▸ Directive
Read the data and repeat it in full, exactly.

--------------------------------------------------

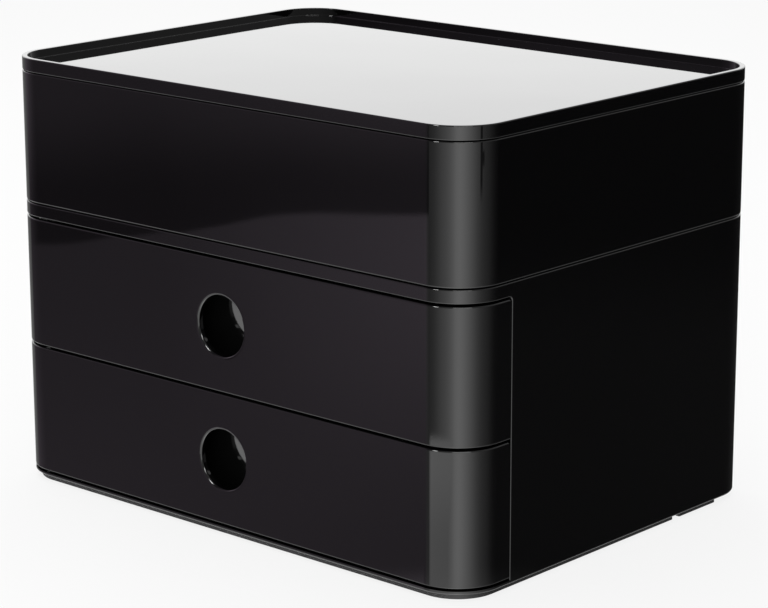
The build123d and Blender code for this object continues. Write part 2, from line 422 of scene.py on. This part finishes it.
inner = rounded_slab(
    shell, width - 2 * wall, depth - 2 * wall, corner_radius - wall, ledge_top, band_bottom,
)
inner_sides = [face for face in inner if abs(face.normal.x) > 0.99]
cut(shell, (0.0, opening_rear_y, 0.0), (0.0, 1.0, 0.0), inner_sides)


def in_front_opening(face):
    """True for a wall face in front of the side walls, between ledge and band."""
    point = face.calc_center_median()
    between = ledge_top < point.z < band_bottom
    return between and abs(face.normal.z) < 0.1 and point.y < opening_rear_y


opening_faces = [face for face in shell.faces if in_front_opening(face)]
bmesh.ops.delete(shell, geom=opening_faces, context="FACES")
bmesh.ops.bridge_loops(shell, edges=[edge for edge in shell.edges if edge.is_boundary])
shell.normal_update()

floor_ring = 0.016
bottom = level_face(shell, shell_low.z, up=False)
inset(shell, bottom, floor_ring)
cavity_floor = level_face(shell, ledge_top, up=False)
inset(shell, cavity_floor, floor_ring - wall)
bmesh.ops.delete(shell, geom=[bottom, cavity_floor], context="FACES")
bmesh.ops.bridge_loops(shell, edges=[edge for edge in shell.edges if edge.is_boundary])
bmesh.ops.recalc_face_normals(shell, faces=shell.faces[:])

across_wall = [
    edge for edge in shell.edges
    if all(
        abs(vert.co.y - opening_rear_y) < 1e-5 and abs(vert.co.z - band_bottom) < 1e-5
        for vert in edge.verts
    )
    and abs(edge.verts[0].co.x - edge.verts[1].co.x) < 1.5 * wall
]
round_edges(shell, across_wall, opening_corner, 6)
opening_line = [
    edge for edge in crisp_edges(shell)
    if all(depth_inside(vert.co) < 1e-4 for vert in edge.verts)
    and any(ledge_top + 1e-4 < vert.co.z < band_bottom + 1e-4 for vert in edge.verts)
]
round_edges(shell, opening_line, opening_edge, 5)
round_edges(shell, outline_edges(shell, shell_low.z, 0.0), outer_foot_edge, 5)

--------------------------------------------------

▸ Task response
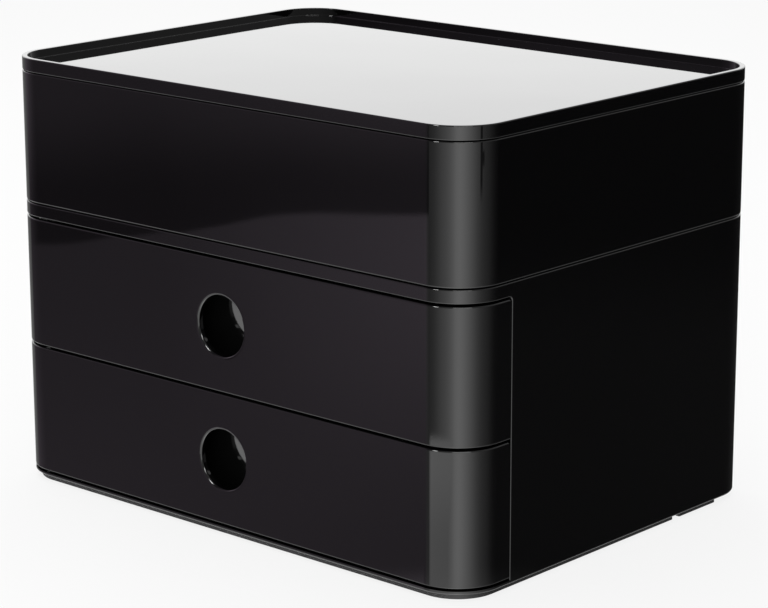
The build123d and Blender code for this object continues. Write part 2, from line 422 of scene.py on. This part finishes it.
inner = rounded_slab(
    shell, width - 2 * wall, depth - 2 * wall, corner_radius - wall, ledge_top, band_bottom,
)
inner_sides = [face for face in inner if abs(face.normal.x) > 0.99]
cut(shell, (0.0, opening_rear_y, 0.0), (0.0, 1.0, 0.0), inner_sides)


def in_front_opening(face):
    """True for a wall face in front of the side walls, between ledge and band."""
    point = face.calc_center_median()
    between = ledge_top < point.z < band_bottom
    return between and abs(face.normal.z) < 0.1 and point.y < opening_rear_y


opening_faces = [face for face in shell.faces if in_front_opening(face)]
bmesh.ops.delete(shell, geom=opening_faces, context="FACES")
bmesh.ops.bridge_loops(shell, edges=[edge for edge in shell.edges if edge.is_boundary])
shell.normal_update()

floor_ring = 0.016
bottom = level_face(shell, shell_low.z, up=False)
inset(shell, bottom, floor_ring)
cavity_floor = level_face(shell, ledge_top, up=False)
inset(shell, cavity_floor, floor_ring - wall)
bmesh.ops.delete(shell, geom=[bottom, cavity_floor], context="FACES")
bmesh.ops.bridge_loops(shell, edges=[edge for edge in shell.edges if edge.is_boundary])
bmesh.ops.recalc_face_normals(shell, faces=shell.faces[:])

across_wall = [
    edge for edge in shell.edges
    if all(
        abs(vert.co.y - opening_rear_y) < 1e-5 and abs(vert.co.z - band_bottom) < 1e-5
        for vert in edge.verts
    )
    and abs(edge.verts[0].co.x - edge.verts[1].co.x) < 1.5 * wall
]
round_edges(shell, across_wall, opening_corner, 6)
opening_line = [
    edge for edge in crisp_edges(shell)
    if all(depth_inside(vert.co) < 1e-4 for vert in edge.verts)
    and any(ledge_top + 1e-4 < vert.co.z < band_bottom + 1e-4 for vert in edge.verts)
]
round_edges(shell, opening_line, opening_edge, 5)
round_edges(shell, outline_edges(shell, shell_low.z, 0.0), outer_foot_edge, 5)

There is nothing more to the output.